Sebastian Kilchert: A microscope has various impacts on the environment. During its usage, power consumption has a major influence. When it comes to efficient resource usage, that is, manufacturing and material consumption, we can approach it from different angles. At the end of its life cycle, we have other options in the form of different types of refurbishment or recycling.
Elke Haustein: We have been working on improving our environmental impact through many little steps for decades now. Our biggest levers are suppliers and logistics: Where are suppliers based? How are devices packaged? How are they conveyed? It is also important that we look at our own products: How easily separable are the components? How recyclable are our devices? The entire project team is answering these questions. They are the type that cannot be answered by a single person alone or even by a development team just by itself.
Roya Akhavan: The way this pioneering project is developing is exciting. What have been some key milestones? Where is the project at currently and what can we still expect from it?
Sebastian Kilchert: First, we examined the existing system and assessed its sustainability through a life cycle analysis. This information then went into many aspects of product development, which we are now looking at in detail. Our next step is to think about the parts that we can actually keep and incorporate when we consider further aspects.
Frank Balle: We have started a major task with the benchmarking for the current system in particular. We now also have a few approaches for packaging and clothing, things that we can easily modify without putting the functionality of the electron microscope at risk. There is quite a bit that we have achieved together, and there is still much to come.
Elke Haustein: We are about to finish predevelopment in the second half of the year, which in this case means the technical feasibility assessment. After that, we will transition to the main development stage. We will use the findings that we have obtained together to keep working continuously on sustainability and create ideas for other projects. This is already partly happening since the awareness surrounding sustainability has also grown within other projects. We are currently taking the first steps together on a very long journey.
Partnership between research and industry.
Roya Akhavan: We are achieving everything that has been mentioned here through a fruitful partnership between research and industry. What makes you think that we have the right project partners on board and what do you think of our future together?
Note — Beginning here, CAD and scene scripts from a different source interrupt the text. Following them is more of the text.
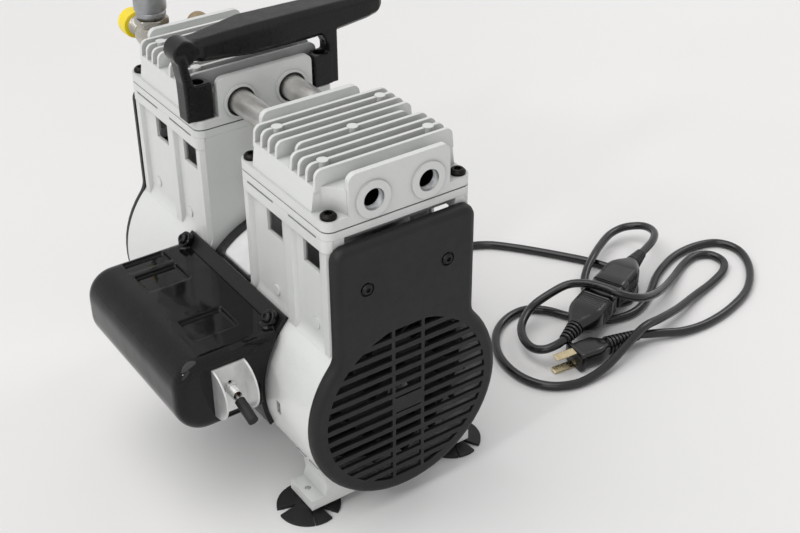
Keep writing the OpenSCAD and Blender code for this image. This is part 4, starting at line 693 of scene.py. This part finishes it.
def thickened(name, node_name, factor):
    """Copy of a long node's mesh, scaled across its axis, which stands for the node."""
    mesh = nodes[node_name].data.copy()
    matrix = nodes[node_name].matrix_world
    points = np.array([tuple(matrix @ v.co) for v in mesh.vertices])
    centre = points.mean(axis=0)
    axis = np.linalg.svd(points - centre, full_matrices=False)[2][0]
    along = np.outer((points - centre) @ axis, axis)
    for vertex, place in zip(mesh.vertices, centre + along + factor * (points - centre - along)):
        vertex.co = Vector([float(v) for v in place])
    dress(link_mesh(name, mesh), SLOTS[node_name], BODY[node_name], (node_name,))


thickened("lever_sleeve_form", "lever_sleeve", 1.22)

# Plug and connector


def loft(name, rows, place, turn, tilt=0.0, mirror=False, replaces=(), steps=40):
    """Rounded rubber body along its own X axis; each row is (x, width, height, corner radius)."""
    spin = Matrix.Rotation(turn, 3, "Z") @ Matrix.Rotation(-tilt, 3, "Y")
    work = bmesh.new()
    grid = []
    for x, width, height, corner in rows:
        ring = []
        for i in range(steps):
            quarter, part = divmod(i, steps // 4)
            turned_by = math.pi / 2 * (quarter + part / (steps // 4 - 1))
            cx = (width / 2 - corner) * (1 if quarter in (0, 3) else -1)
            cz = (height / 2 - corner) * (1 if quarter in (0, 1) else -1)
            local = Vector((-x if mirror else x, cx + corner * math.cos(turned_by),
                            cz + corner * math.sin(turned_by)))
            ring.append(work.verts.new(at(*(Vector(place) + spin @ local))))
        grid.append(ring)
    dress(link_mesh(name, skin(name, work, grid, (True, True), 40)), "cord_black", "pump", replaces)


def relief_rows(x0, x1, r0, r1, count, gap):
    """Rows of a ribbed strain relief that narrows from r0 to r1."""
    rows = []
    pitch = (x1 - x0) / count
    for k in range(count):
        r = r0 + (r1 - r0) * k / count
        x = x0 + k * pitch
        for dx, rr in ((0.0, r - gap), (0.25 * pitch, r - gap), (0.34 * pitch, r - 0.15), (0.42 * pitch, r),
                       (0.82 * pitch, r), (0.9 * pitch, r - 0.15), (0.98 * pitch, r - gap)):
            rows.append((x + dx, 2 * rr, 2 * rr, rr * 0.98))
    rows.append((x1, 2 * r1, 2 * r1, r1 * 0.98))
    return rows


def connector_rows(nose):
    """Rows of a lead connector with a nose of this width, a grooved grip, a shoulder and a strain relief."""
    rows = [(0.0, nose - 1.2, 15.6, 2.6), (0.6, nose, 16.8, 3.0), (5.0, nose, 16.8, 3.0),
            (5.4, nose - 0.8, 16.2, 3.0), (6.0, nose - 0.8, 16.2, 3.0), (6.4, 26.4, 18.5, 3.9),
            (7.2, 26.9, 18.9, 4.2), (14.0, 26.9, 18.9, 4.4)]
    for k in range(6):
        x = 15 + k * 2.4
        rows += [(x, 26.6, 18.6, 4.4), (x + 0.4, 25.5, 17.8, 4.2), (x + 1.1, 25.5, 17.8, 4.2),
                 (x + 1.5, 26.6, 18.6, 4.4)]
    rows += [(30.5, 26.7, 18.7, 4.8), (34, 25.4, 18.2, 5.2), (39, 21.5, 16.4, 5.8), (43, 17.4, 14.6, 6.2),
             (46.4, 13.8, 12.9, 6.0), (48, 12.6, 12.4, 6.1)]
    return rows + relief_rows(48.2, CONNECTOR_REACH, 6.2, 3.9, 5, 1.5)


loft("captive_connector_form", connector_rows(26.0), CONNECTOR_AT, CONNECTOR_TURN, CONNECTOR_TILT,
     replaces=("captive_connector",))
loft("power_connector_form", connector_rows(23.0), CONNECTOR_AT, CONNECTOR_TURN, CONNECTOR_TILT, mirror=True,
     replaces=("power_connector",))

PLUG_TURN = math.radians(-5.8)
PLUG_REACH = 58.0
plug_face = Vector(PLUG_TIP) - Vector((math.cos(PLUG_TURN), math.sin(PLUG_TURN), 0)) * PLUG_REACH
plug_rows = [(0.0, 19.4, 13.8, 2.4), (0.5, 20.6, 15.0, 2.8), (3.0, 21.4, 15.4, 3.0), (3.4, 21.0, 15.0, 3.0),
             (3.7, 18.6, 13.2, 2.8), (5.0, 18.4, 13.2, 2.8), (6.0, 18.4, 13.4, 3.0), (17.0, 19.2, 13.5, 3.2),
             (20.0, 19.0, 13.4, 3.4), (24.0, 15.4, 12.2, 3.6), (27.4, 12.6, 10.6, 4.0),
             (28.4, 12.4, 10.4, 4.6)]
plug_rows += relief_rows(28.6, 57.8, 6.9, 3.9, 9, 1.7)
loft("plug_form", plug_rows, plug_face, PLUG_TURN, replaces=("plug",))

# Strain relief on the motor's right side
lathe("relief_collar", "cord_black", RELIEF_AT, (1, 0, 0),
      [(8.6, 0.2), (9.0, 0.5), (9.0, 2.4), (8.5, 3.0), (6.0, 3.3)], replaces=("strain_relief",))
loft("relief_form", relief_rows(3.2, RELIEF_LEN, 6.0, 3.9, 8, 1.2), RELIEF_AT, 0.0,
     replaces=("strain_relief",))

# Bare label: it reaches this far along and round the shell to either side of its middle

LABEL_R = 63.34
LABEL_HALF = 17.2
LABEL_MIDDLE = math.radians(115.0)
LABEL_SPREAD = math.radians(18.6)
LABEL_CORNER = 3.0
LABEL_THICKNESS = 0.2
LABEL_STEPS = 24


def bent_label():
    """Bare label with rounded corners, bent round the motor's shell."""
    work = bmesh.new()
    grid = []
    for k in range(LABEL_STEPS + 1):
        y = LABEL_HALF * (2 * k / LABEL_STEPS - 1)
        over = max(0.0, abs(y) - (LABEL_HALF - LABEL_CORNER))
        cut = LABEL_CORNER - math.sqrt(max(0.0, LABEL_CORNER * LABEL_CORNER - over * over))
        row = []
        for i in range(LABEL_STEPS + 1):
            turn = LABEL_MIDDLE + (LABEL_SPREAD - cut / LABEL_R) * (2 * i / LABEL_STEPS - 1)
            row.append(work.verts.new(at(LABEL_R * math.cos(turn), MOTOR_Y + y,
                                         SHAFT_Z + LABEL_R * math.sin(turn))))
        grid.append(row)
    for low, high in zip(grid, grid[1:]):
        for i in range(LABEL_STEPS):
            work.faces.new((low[i], high[i], high[i + 1], low[i + 1]))
    mesh = bpy.data.meshes.new("label_sheet")
    work.to_mesh(mesh)
    work.free()
    obj = link_mesh("label_sheet", mesh)
    solid = obj.modifiers.new("thickness", "SOLIDIFY")
    solid.thickness = LABEL_THICKNESS * MM
    solid.offset = -1
    shaded(mesh)
    dress(obj, "label_white", "pump", ("motor_label",))


bent_label()

# The other nodes: a rounded copy, or the node itself in its material
for node_name in nodes:
    if node_name in ROUNDED:
        rounded(node_name, ROUNDED[node_name])
    elif node_name not in stood_for:
        nodes[node_name].data.materials.clear()
        nodes[node_name].data.materials.append(MATERIALS[SLOTS[node_name]])

# Floor and light


def stage_floor():
    """Plain pale floor under the pump."""
    bpy.ops.mesh.primitive_plane_add(size=14, location=(1.5, 2.0, 0))
    floor = bpy.context.object
    floor.name = "floor"
    g = Graph("floor")
    cloudy = g.ranged(g.noise(1.6, 3), 0.3, 0.7, 0.0, 1.0)
    color = g.mixed(cloudy, (0.805, 0.80, 0.80), (0.84, 0.835, 0.835))
    floor.data.materials.append(g.finish(color, 0.75, bumps=((g.noise(3.0, 3), 0.004),)))


stage_floor()
world = bpy.data.worlds.new("studio")
bpy.context.scene.world = world
world.use_nodes = True
background = world.node_tree.nodes["Background"]
background.inputs["Color"].default_value = (0.985, 0.98, 0.985, 1.0)
LIGHT_LEVEL = 0.36  # of the world's light on the pieces
BACKDROP_LEVEL = 0.84  # of the world where it is seen, mirrored or shines through


def world_math(operation, first, second):
    """Output of a calculation in the world's node tree."""
    node = world.node_tree.nodes.new("ShaderNodeMath")
    node.operation = operation
    for socket, value in zip(node.inputs, (first, second)):
        feed(world.node_tree, socket, value)
    return node.outputs[0]


ray = world.node_tree.nodes.new("ShaderNodeLightPath").outputs
mirrored = world_math("MAXIMUM", ray["Is Glossy Ray"], ray["Is Transmission Ray"])
seen = world_math("MAXIMUM", ray["Is Camera Ray"], mirrored)
strength = world_math("ADD", world_math("MULTIPLY", seen, BACKDROP_LEVEL - LIGHT_LEVEL), LIGHT_LEVEL)
world.node_tree.links.new(strength, background.inputs["Strength"])


def lamp(name, place, aim, size, power_w, color=(1.0, 1.0, 1.0)):
    """Round area lamp at a place, turned to its aim."""
    data = bpy.data.lights.new(name, "AREA")
    data.shape = "DISK"
    data.size = size
    data.energy = power_w
    data.color = color
    obj = bpy.data.objects.new(name, data)
    obj.location = place
    obj.rotation_euler = (Vector(aim) - Vector(place)).to_track_quat("-Z", "Y").to_euler()
    bpy.context.scene.collection.objects.link(obj)


sun_data = bpy.data.lights.new("key", "SUN")
sun_data.energy = 1.7
sun_data.angle = math.radians(60)
sun_data.color = (1.0, 0.992, 0.975)
sun = bpy.data.objects.new("key", sun_data)
sun.rotation_euler = Vector((1.0, -0.35, -2.6)).to_track_quat("-Z", "Y").to_euler()
bpy.context.scene.collection.objects.link(sun)
lamp("fill", (-1.6, -1.9, 1.2), (-0.1, 0.0, 0.05), 1.6, 8, (0.98, 0.99, 1.0))
lamp("side", (2.0, 0.2, 1.9), (0.1, 0.0, 0.1), 1.0, 8)
lamp("spark", (-1.7, -0.5, 1.3), (0.0, 0.0, 0.12), 0.2, 5.0)

bpy.context.scene.view_settings.view_transform = "Standard"
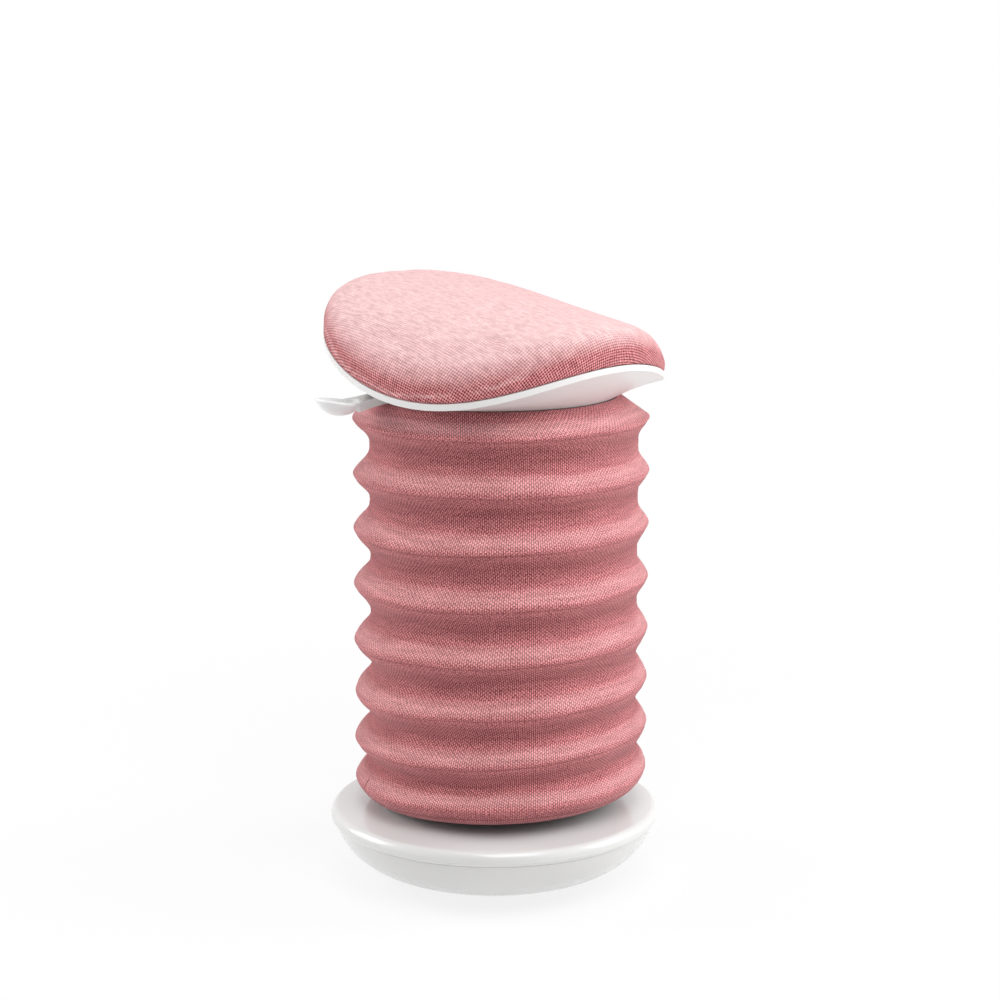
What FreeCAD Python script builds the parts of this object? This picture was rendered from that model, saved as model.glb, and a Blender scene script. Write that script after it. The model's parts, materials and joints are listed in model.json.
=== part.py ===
"""Wobble stool: a saddle seat on a gas column, a fabric bellows and a rocking foot.

Millimetres, +Z up. The origin is the middle of the flat on which the foot rests.
The sitter faces -Y, so the release lever is on the sitter's right, at -X.
"""
import FreeCAD, Part
import math
import os

os.makedirs("parts", exist_ok=True)

# Clearances
running_fit = 0.05
contact_gap = 0.1
seat_gap = 0.3
slide_gap = 0.5
cutting_margin = 30.0

# Foot: a rubber rocker sole under a two-part plastic housing
base_radius = 175.0
rocker_radius = 380.0
foot_flat_radius = 55.0
sole_thickness = 4.0
sole_radius = 128.0
bowl_wall = 3.5
bowl_side_radius = 70.0
parting_height = 64.0
parting_groove = 0.6
cover_wall = 3.0
cover_top_height = 97.0
cover_dome_radius = 840.0
cover_edge_radius = 9.0
cover_lip_step = 0.9
cover_skirt_depth = 8.0
cover_collar_height = 9.0
post_circle_radius = 72.0
post_radius = 6.5
post_height = 86.0
post_count = 6
cover_screw_radius = 2.0
cover_screw_head = 4.5
cover_screw_head_height = 2.6
cover_screw_bite = 20.0
cover_screw_sink = 0.5

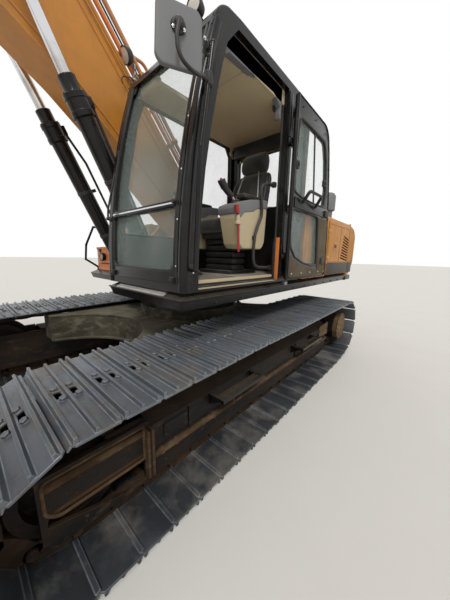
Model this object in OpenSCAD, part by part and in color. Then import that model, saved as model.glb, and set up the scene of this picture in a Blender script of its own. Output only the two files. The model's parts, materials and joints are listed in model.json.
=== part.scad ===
// Crawler excavator of the 22 tonne class with a long undercarriage, a cab on the left,
// a one-piece boom, an arm and a bucket. X points forward, Y to the left, Z up.

/* [Undercarriage] */
// Distance between the middles of the two tracks
gauge = 2390; // [2300:10:2600]
// Distance between the idler and sprocket centres
tumbler_dist = 3650; // [3640:5:3660]
// Track shoes on each side
shoe_count = 49; // [49:1:49]
// Width of a track shoe
shoe_w = 800; // [600:50:900]
// Thickness of a track shoe's plate
shoe_t = 12; // [8:1:16]
// Height of a grouser above the shoe's plate
grouser_h = 26; // [15:1:35]
// Radius of the chain's pins around idler and sprocket
pin_r = 320; // [316:1:322]
// Height of the chain's pins above the outer face of the shoes
pin_depth = 68; // [66:1:72]
// Depth of a chain link inside the pin line
link_depth = 52; // [44:1:56]
// Thickness of one side of a chain link
link_t = 55; // [40:1:60]
// Gap between the two sides of the chain
link_gap = 110; // [100:2:120]
// Outer width of a track frame
frame_w = 350; // [320:10:380]
// Height of a track frame's top face
frame_top = 575; // [560:5:585]
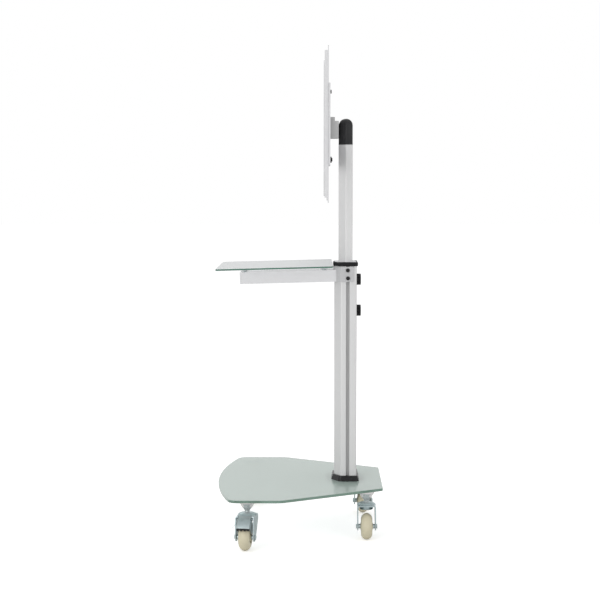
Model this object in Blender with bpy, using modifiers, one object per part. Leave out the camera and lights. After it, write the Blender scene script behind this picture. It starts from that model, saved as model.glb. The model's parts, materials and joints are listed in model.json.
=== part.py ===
"""A tv cart: a glass base on four swivel casters, an aluminium column with a telescoping
tube, a clamped glass shelf, and a wall plate with two upright arms that carry the screen.

Metres, +Z up. The front, where the screen faces, is -Y. The origin is on the floor, below
the middle of the base glass.
"""
import math

import bmesh
import bpy
from mathutils import Matrix, Vector

OBJECT_NAME = "tv_cart"

# Facets round a full turn
BOLT_FACETS = 10
PAD_FACETS = 12
ROUND_FACETS = 16
WHEEL_FACETS = 20

# Gaps
SEAT = 0.0003                 # between two pieces that touch
RUNNING = 0.0004              # between a guide and what slides in it
HOLE_PLAY = 0.0004            # between a pin or screw and its hole, on the radius
SLOT_END = 0.49               # radius of a slot's round end, as a share of its width

# Base glass
BASE_DEPTH = 0.477
BASE_HALF_WIDTH = 0.349
BASE_REAR_HALF_WIDTH = 0.168
BASE_THICKNESS = 0.008
BASE_TOP = 0.143
BASE_TAPER_START = 0.287      # from the rear edge to where the sides turn in
BASE_FRONT_RADIUS = 1.30
BASE_FRONT_CORNER = 0.028
BASE_SIDE_CORNER = 0.050
BASE_REAR_CORNER = 0.013
GLASS_ARRIS = 0.0009

# Foot of the column
COLLAR_HEIGHT = 0.0157
COLLAR_FLARE_TOP = 0.0045
COLLAR_FLARE_FOOT = 0.0085
GASKET_THICKNESS = 0.0015
FOOT_PLATE_WIDTH = 0.170
FOOT_PLATE_DEPTH = 0.110
FOOT_PLATE_THICKNESS = 0.004
FOOT_PLATE_CORNER = 0.012
FOOT_BOLT_RADIUS = 0.003
FOOT_BOLT_GRIP = 0.028        # length of thread inside the column
FOOT_BOLT_HEAD_RADIUS = 0.0065
FOOT_BOLT_HEAD_HEIGHT = 0.0053

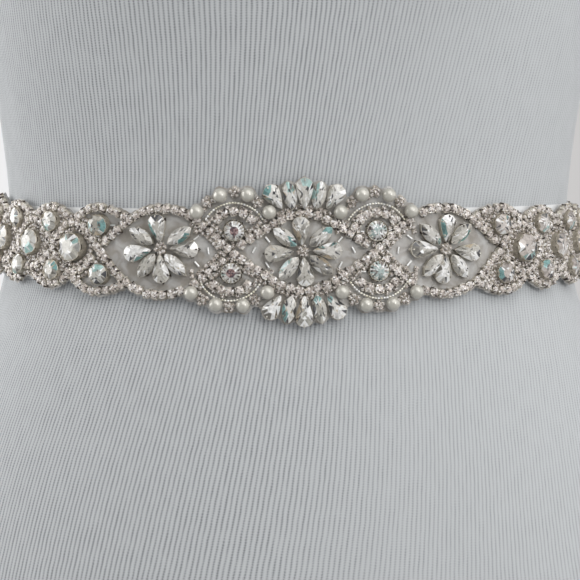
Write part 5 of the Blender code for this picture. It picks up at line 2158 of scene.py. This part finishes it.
        pearl = bmesh.new()
        bmesh.ops.create_uvsphere(pearl, u_segments=32, v_segments=20, radius=1.0)
        self._beads("pearls", self.pearls, pearl, PearlFinish().build(), None, rng)
        seed = bmesh.new()
        bmesh.ops.create_uvsphere(seed, u_segments=8, v_segments=6, radius=1.0)
        self._beads("seed_beads", self.seeds, seed, bead, BEAD_TINTS, rng)
        tube = bmesh.new()
        bmesh.ops.create_cone(tube, cap_ends=True, segments=8, radius1=1.0, radius2=1.0, depth=2.0)
        bmesh.ops.rotate(tube, verts=tube.verts, cent=(0, 0, 0), matrix=Matrix.Rotation(math.pi / 2, 3, "Y"))
        self._beads("bugle_beads", self.bugles, tube, bead, BUGLE_TINTS, rng)


# --- Studio ---
@dataclass(frozen=True)
class Lamp:
    """One soft box: where it hangs, how wide it is, how strong it shines and its colour."""

    name: str
    spot: tuple[float, float, float]
    size: float
    power: float
    colour: Colour = (1.0, 1.0, 1.0)


@dataclass(frozen=True)
class Studio:
    """Camera, floor, surrounding light and soft boxes."""

    eye: tuple[float, float, float] = (-0.0609, -0.8979, 0.310)
    turn_degrees: float = 3.88
    down_degrees: float = 4.68
    lens: float = 119.6
    sensor: float = 36.0
    shift_x: float = 0.0022
    aim: tuple[float, float, float] = (0.0, 0.0, 0.27)
    lamps: tuple[Lamp, ...] = (
        Lamp("key_box", (0.70, -1.15, 0.60), 0.34, 4.0),
        Lamp("overhead_box", (0.30, -1.10, 1.50), 1.7, 21.0),
        Lamp("left_side_box", (-1.60, 0.32, 0.30), 2.0, 50.0),
        Lamp("right_side_box", (1.60, -0.30, 0.45), 2.4, 18.0),
    )
    room: Colour = (0.39, 0.392, 0.40)
    window_side: Colour = (0.87, 0.87, 0.88)
    far_side: Colour = (0.60, 0.59, 0.585)
    wall_edges: tuple[float, float] = (0.46, 0.60)  # across the room, where the one ends and the other starts
    clip: tuple[float, float] = (0.05, 20.0)
    floor_radius: float = 2.0
    floor_drop: float = 0.2 * MM

    def _camera(self) -> None:
        """Add the camera and make it the scene's."""
        data = bpy.data.cameras.new("camera")
        data.lens, data.sensor_width, data.shift_x = self.lens, self.sensor, self.shift_x
        data.clip_start, data.clip_end = self.clip
        camera = bpy.data.objects.new("camera", data)
        turn, down = math.radians(self.turn_degrees), math.radians(self.down_degrees)
        ahead = Vector((math.sin(turn) * math.cos(down), math.cos(turn) * math.cos(down), -math.sin(down)))
        camera.location = self.eye
        camera.rotation_euler = ahead.to_track_quat("-Z", "Y").to_euler()
        bpy.context.scene.collection.objects.link(camera)
        bpy.context.scene.camera = camera

    def _lights(self) -> None:
        """Add the soft boxes, aimed at the sash."""
        for lamp in self.lamps:
            data = bpy.data.lights.new(lamp.name, "AREA")
            data.size, data.energy, data.color = lamp.size, lamp.power, lamp.colour
            light = bpy.data.objects.new(lamp.name, data)
            light.location = lamp.spot
            ahead = Vector(self.aim) - Vector(lamp.spot)
            light.rotation_euler = ahead.to_track_quat("-Z", "Y").to_euler()
            bpy.context.scene.collection.objects.link(light)

    def _world(self) -> None:
        """Fill the room with even light, and show a paler wall on the window's side."""
        world = bpy.data.worlds.new("studio_air")
        world.use_nodes = True
        graph = Graph(world.node_tree)
        split = graph.node(
            "ShaderNodeSeparateXYZ", Vector=graph.node("ShaderNodeTexCoord").outputs["Generated"]
        )
        ramp = graph.node("ShaderNodeValToRGB", Fac=graph.span(split.outputs["X"], 0.0, 1.0, start=-1.0))
        for stop, place, colour in zip(
            ramp.color_ramp.elements, self.wall_edges, (self.window_side, self.far_side)
        ):
            stop.position, stop.color = place, (*colour, 1.0)
        seen = graph.node("ShaderNodeLightPath").outputs["Is Camera Ray"]
        graph.feed(
            graph.mix(seen, self.room, ramp.outputs[0]), graph.tree.nodes["Background"].inputs["Color"]
        )
        bpy.context.scene.world = world

    def _floor(self) -> None:
        """Add the pale floor, which isn't part of the object."""
        disc = bmesh.new()
        bmesh.ops.create_circle(disc, cap_ends=True, segments=96, radius=self.floor_radius)
        bmesh.ops.translate(disc, vec=(0, 0, -self.floor_drop), verts=disc.verts)
        mesh = bpy.data.meshes.new("studio_floor")
        disc.to_mesh(mesh)
        disc.free()
        mesh.materials.append(FloorFinish().build())
        floor = bpy.data.objects.new("studio_floor", mesh)
        bpy.context.scene.collection.objects.link(floor)

    def build(self) -> None:
        """Set the studio up."""
        bpy.context.scene.view_settings.view_transform = "Standard"
        self._camera()
        self._lights()
        self._world()
        self._floor()


def main() -> None:
    """Build the studio and every piece."""
    logging.basicConfig(level=logging.INFO, format="%(message)s")
    surface, layout = FormSurface(FormShape()), Layout()
    Studio().build()
    DressForm(surface).build()
    Ribbon(surface).build()
    beading = Beading(surface, layout)
    beading.lay()
    Organza(surface, layout, beading.bed.rows).build()
    beading.build()


if __name__ == "__main__":
    main()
Frank Balle: The considerate, candid, and constructive dialog in the project team and the shared desire to change things. It makes for a fun experience. I believe that we will achieve great things together with the spirit of this project.
Sebastian Kilchert: Sustainable development entails a transformation of the entire economy. I think that the people at ZEISS are aware of this. We want to take action and, in conjunction with ZEISS, be pioneers in technological sustainability.
Elke Haustein: Something else that is particularly nice is that our managers are keenly interested and fully have our backs. This gives us the power to set things in motion and put them into practice, and that makes me feel optimistic. It is not just a short-term trend. Instead, we can establish sustainability for the long-term.
Roya Akhavan: Thank you for these positive closing words and the initial insights into the exciting project. It is fantastic being part of it.